That said, we live in an era defined by its unparalleled technological ease and its theoretically infinite access to information, and we (can't even handle attribution now. So -- as much as I may wish it were otherwise -- it seems overwhelmingly likely that the original funnypage innovators of centuries past, the first people to say "yeah but what if we rounded it off more like this", are forever lost to time.

On a comics-related side note: I only learned, like, maybe a week ago that the scribblings and strings of symbols used to indicate-but-replace profanity in a speech bubble -- I identify them primarily with Captain Bluebeard and Q*Bert, but I'm sure you have your own defining examples as well -- have a formal technical name, 'grawlixes'. The term was coined by Mort Walker, the original creator of Beetle Bailey and Hi & Lois (and those two properties share a combined universe, incidentally; I always love stuff like that), who wrote a satirical reference manual about comic illustration effects that was then used as a legitimate textbook anyway because the world works in mysterious ways.

I'm'a need to buy this for myself sometime soon, is what I am getting at. Hooray for comics!

Anonymous, 2013-03-11 11:11 asks:

"When you say "the Liberals are drifting dangerously close to Calgary Flames territory," do you mean they are dangerously close to being "Red Hot"?



Enjoy!"

. . . what

whaaaaaat

My goodness, that's... yes. That's something! That is most certainly a thing.

I'd never seen that particular video before, but it occurs to me now that each and every major hockey franchise must have at least one video like this lurking around. Right? Some terrible, wonderful, awful, amazing, probably cheesy, usually hilariously-dated promotional footage or music lurking around in their annals. (What, what's so funn--no, no, two Ns. Annals. C'mon, guys.)

So perhaps, similar to SBNation editor Jon Bois' recent bracket of March Madness predictions based on correspondingly-named warships, perhaps for this year's Playoffs (and they're coming fast!) I should try basing my annual prognostications on which franchises have the funniest promo footage behind them.

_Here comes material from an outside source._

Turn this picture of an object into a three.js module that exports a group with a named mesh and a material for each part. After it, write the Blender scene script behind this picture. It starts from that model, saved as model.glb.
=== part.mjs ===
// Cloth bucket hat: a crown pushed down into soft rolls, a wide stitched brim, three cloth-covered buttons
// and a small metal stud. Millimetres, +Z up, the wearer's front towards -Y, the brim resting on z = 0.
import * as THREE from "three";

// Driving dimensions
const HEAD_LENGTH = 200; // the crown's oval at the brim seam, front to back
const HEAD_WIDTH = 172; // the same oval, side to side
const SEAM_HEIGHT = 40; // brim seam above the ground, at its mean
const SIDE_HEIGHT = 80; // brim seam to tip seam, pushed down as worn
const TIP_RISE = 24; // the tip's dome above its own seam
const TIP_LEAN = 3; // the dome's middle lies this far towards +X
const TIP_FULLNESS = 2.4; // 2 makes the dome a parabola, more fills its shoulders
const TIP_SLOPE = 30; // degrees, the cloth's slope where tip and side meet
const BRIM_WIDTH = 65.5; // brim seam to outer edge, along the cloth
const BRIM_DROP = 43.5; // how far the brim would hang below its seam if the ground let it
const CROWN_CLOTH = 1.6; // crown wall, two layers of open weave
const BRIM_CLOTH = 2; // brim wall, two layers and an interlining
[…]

Having said that, the Flames probably aren't going to make the Playoffs this year, so it's just as well that we all watched that video now. RYEHD HAWT, RYEEEHD HAWT, RYEEEHHHD HAAAWWWT

Anonymous, 2013-03-11 11:15 asks:

"Don't you think, though, that if you had the most beautiful woman in the world draped off you, it would open all kinds of doors and opportunities for you? Tons of other beautiful women would be throwing themselves at you because if you go for it with them, it validates their lofty self-esteem. You'd likely travel the world for free, and never have to pay for a drink again. Bunch of other advantages if you really think about it.

Thanks for your replies, this has been fun!
"

Thank you, anonymous inquirer!

I'm not saying that I don't see the theoretical strategy behind the second of those two options in the previous post; perhaps if I were a more suave -- suaver? -- holy hell it is 'suaver' -- perhaps if I were a suaver operator and a more singleminded social climber and a less monogamous sort, then yes, using a woman to pick up other women might seem more strategically viable.

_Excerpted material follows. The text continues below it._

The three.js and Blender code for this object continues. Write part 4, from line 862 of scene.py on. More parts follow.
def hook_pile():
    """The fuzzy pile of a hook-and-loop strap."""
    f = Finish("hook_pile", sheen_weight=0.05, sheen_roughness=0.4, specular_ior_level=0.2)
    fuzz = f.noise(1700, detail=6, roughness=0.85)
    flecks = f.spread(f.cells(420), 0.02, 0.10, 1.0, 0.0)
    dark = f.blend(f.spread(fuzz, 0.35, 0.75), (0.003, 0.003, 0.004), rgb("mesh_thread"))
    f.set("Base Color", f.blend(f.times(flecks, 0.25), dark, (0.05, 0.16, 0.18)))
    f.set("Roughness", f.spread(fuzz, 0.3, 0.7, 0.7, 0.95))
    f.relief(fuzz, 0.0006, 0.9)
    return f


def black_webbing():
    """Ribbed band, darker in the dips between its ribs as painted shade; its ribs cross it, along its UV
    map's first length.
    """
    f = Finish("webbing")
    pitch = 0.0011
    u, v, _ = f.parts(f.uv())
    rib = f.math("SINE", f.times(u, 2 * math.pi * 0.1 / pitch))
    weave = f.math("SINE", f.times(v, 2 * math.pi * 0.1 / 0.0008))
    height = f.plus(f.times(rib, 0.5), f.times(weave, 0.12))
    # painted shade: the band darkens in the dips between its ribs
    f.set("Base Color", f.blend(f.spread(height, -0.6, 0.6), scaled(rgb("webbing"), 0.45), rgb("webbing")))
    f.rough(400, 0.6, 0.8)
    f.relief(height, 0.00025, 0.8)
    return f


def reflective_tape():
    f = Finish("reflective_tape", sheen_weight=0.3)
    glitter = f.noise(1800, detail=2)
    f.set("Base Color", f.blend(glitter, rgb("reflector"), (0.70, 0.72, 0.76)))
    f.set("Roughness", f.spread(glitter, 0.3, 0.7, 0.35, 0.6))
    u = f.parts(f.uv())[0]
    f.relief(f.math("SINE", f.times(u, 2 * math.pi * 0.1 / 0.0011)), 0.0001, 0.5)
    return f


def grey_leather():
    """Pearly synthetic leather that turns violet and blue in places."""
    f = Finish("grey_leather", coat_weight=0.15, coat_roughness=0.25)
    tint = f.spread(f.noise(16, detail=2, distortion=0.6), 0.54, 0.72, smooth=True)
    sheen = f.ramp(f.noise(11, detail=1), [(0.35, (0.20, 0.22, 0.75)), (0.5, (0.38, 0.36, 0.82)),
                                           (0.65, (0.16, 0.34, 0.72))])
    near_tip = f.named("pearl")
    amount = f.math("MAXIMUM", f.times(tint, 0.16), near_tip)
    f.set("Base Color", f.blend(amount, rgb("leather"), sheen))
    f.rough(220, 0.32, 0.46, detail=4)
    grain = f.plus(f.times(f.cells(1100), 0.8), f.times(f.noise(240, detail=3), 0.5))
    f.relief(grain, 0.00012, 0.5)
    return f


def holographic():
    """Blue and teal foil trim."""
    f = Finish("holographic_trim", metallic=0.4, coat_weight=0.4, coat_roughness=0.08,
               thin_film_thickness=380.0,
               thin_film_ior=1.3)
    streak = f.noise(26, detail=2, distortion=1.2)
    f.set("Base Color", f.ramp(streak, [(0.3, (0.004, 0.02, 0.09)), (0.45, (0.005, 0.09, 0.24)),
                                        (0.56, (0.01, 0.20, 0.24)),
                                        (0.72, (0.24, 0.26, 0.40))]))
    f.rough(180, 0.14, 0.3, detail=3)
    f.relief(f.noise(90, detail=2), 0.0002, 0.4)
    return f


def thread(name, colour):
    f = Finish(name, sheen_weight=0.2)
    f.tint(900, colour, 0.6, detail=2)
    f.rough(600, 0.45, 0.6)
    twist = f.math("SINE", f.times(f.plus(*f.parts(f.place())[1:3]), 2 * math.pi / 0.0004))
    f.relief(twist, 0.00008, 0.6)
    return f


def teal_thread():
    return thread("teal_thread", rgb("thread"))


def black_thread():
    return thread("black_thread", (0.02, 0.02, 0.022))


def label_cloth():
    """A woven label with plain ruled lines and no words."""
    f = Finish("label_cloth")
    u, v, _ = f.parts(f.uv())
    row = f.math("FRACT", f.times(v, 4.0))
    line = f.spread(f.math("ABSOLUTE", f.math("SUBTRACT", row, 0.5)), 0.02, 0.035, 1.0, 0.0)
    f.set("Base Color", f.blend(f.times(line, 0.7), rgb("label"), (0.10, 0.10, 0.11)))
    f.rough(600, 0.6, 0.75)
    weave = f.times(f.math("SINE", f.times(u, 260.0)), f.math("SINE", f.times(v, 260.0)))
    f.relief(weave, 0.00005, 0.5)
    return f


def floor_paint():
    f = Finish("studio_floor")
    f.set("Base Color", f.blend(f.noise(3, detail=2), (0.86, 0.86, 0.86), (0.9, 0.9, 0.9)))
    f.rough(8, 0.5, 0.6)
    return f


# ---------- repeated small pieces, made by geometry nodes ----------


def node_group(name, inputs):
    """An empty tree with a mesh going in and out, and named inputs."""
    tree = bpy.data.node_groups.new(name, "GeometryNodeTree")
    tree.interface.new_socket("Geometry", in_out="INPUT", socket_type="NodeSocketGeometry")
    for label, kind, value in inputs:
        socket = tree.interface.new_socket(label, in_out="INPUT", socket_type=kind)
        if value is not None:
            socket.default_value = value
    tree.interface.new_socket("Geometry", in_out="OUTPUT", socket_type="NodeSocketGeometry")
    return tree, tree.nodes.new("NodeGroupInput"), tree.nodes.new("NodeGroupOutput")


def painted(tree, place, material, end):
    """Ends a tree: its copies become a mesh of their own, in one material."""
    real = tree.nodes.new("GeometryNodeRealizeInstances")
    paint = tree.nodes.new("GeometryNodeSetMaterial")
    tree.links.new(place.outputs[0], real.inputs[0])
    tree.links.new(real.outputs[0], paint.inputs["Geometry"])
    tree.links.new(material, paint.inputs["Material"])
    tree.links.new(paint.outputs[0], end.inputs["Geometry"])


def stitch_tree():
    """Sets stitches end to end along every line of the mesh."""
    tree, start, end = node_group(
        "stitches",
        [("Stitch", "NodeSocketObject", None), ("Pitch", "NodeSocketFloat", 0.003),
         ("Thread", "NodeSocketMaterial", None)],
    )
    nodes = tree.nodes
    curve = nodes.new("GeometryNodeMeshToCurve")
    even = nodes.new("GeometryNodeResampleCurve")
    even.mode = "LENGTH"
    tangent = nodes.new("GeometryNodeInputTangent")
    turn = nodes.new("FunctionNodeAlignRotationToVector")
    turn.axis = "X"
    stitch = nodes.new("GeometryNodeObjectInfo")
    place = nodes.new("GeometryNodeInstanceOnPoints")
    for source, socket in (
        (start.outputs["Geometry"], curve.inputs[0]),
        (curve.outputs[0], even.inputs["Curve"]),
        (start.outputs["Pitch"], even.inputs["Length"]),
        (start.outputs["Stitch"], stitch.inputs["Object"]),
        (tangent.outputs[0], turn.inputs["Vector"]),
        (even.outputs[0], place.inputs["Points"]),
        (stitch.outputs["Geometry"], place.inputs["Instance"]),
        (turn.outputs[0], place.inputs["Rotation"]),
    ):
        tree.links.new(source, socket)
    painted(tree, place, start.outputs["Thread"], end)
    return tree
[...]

Those modifiers taken together, however -- not to put too fine a point on it -- kind of add up to some pretty serious sociopathy, and even taking those into account for the original hypothetical decision I definitely still prefer the "passionate but top-secret romance" angle of Door Number One against whatever this Neil-Gaiman-American-Gods-two-man-con bullshit is that we got going on here.

"Mmmm."
"Mmm--m--wait."
"What?"
"Well--I mean, this is nice, but--what about [name of hypothetical beautiful woman in scenario]?"
"Huh? Oh! Oh, no no, it's fine."
"She's fine with you cheating on her?"
"It's not cheating, it--okay, that sounds really bad. I mean, no, it's just, it's not 'cheating' because I'm not actually allowed to sleep with her."
"...what?"
"I, uh--well, see, the rules of the deal--"
"The deal?"
"--were that I can't do anything with her, but I can use her to pick up women like you."
"...what the fuck."
"No, I mea--okay. I swear that sounded less predatory in my head."
"Really?"
"...No."



Someone back me up on this -- 'suaver' doesn't even sound like a word, does it? Say it aloud. 'Suaver'. 'Suaver'! Ridiculous.

YWGer asks:

"As many of us know, there are a diverse range of comments following online articles, most notably on the websites of CBC Manitoba, the Winnipeg Free Press, and the Winnipeg Sun.

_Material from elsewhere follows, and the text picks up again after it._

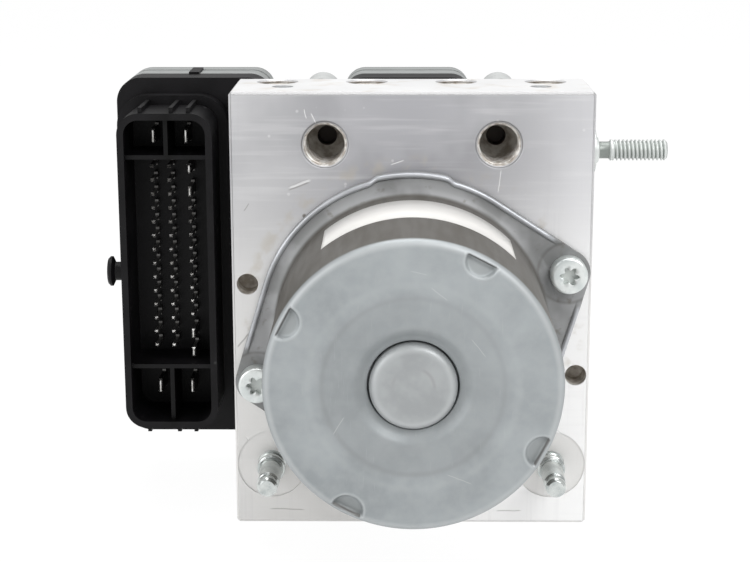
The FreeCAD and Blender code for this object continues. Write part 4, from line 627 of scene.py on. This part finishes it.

Some people are of the opinion that for an online comment to be valid, it must be mature, moderate, politically correct, and written with passable grammar and spelling. In short, online comments should be dismissed outright if they do not meet these standards and branded as that of 'crazy internet trolls.'

Other people contend that while some comments raise eyebrows given the views advocated, the people who post such opinions nonetheless represent a notable subsection of the Winnipeg and Manitoba population. In essence, to truly have a finger on the pulse of the city and province, one must recognize that these non-PC opinions are shared by many and could also give us a sense of upcoming shifts in public opinion. In short, these opinions are therefore valid and serve a useful purpose.

It seems that the former is often espoused by professional journalists & columnists (and many 'established' bloggers who play Twitter footsie with them). Whereas the latter seems to be championed by a smaller few columnists and the online commenters themselves.

James, what is your opinion on this matter?
"

Hmm! Hmm. All right, let me try and unpack this one for a moment or two.

I'm not entirely convinced that the quality of commentary can be expressed on a straight line like this, with "socially acceptable and well-written" at one end and "socially unacceptable and poorly-written" on the other; I think you'd need, at the very least, a quadrant graph -- X-axis for opinion palatability, Y-axis for language mechanics -- to begin fleshing out the whole picture of the online-comment universe.

Although then you'd also need separate graphs for named commenters and anonymous commenters, or at least separate colours for the data points of each, but then of course this particular approach also risks conflating subjective analysis with objective analys--aaaaaand, see, now, here I go again.

Okay. Let me start over. The problem as I see it with dividing all online comments into 'valid' and 'invalid' based on the successful ticking of four arbitrary checkboxes is that, relative subjectivity of each box aside, it turns that particular avenue of public discussion into a pass-fail approach rather than a grading approach.

Grading comments and commenters, I can roll with; take a gander at a given thread and you'll find you're able to (again, subjectively) stratify respondents into letter tiers pretty darn effectively. Comments that hit all of the criteria get an A, and comments that hit none of them get an F (or just deleted, y'know, depending), sure, but you have to allow for the inevitable existence of B, C and D comments as well.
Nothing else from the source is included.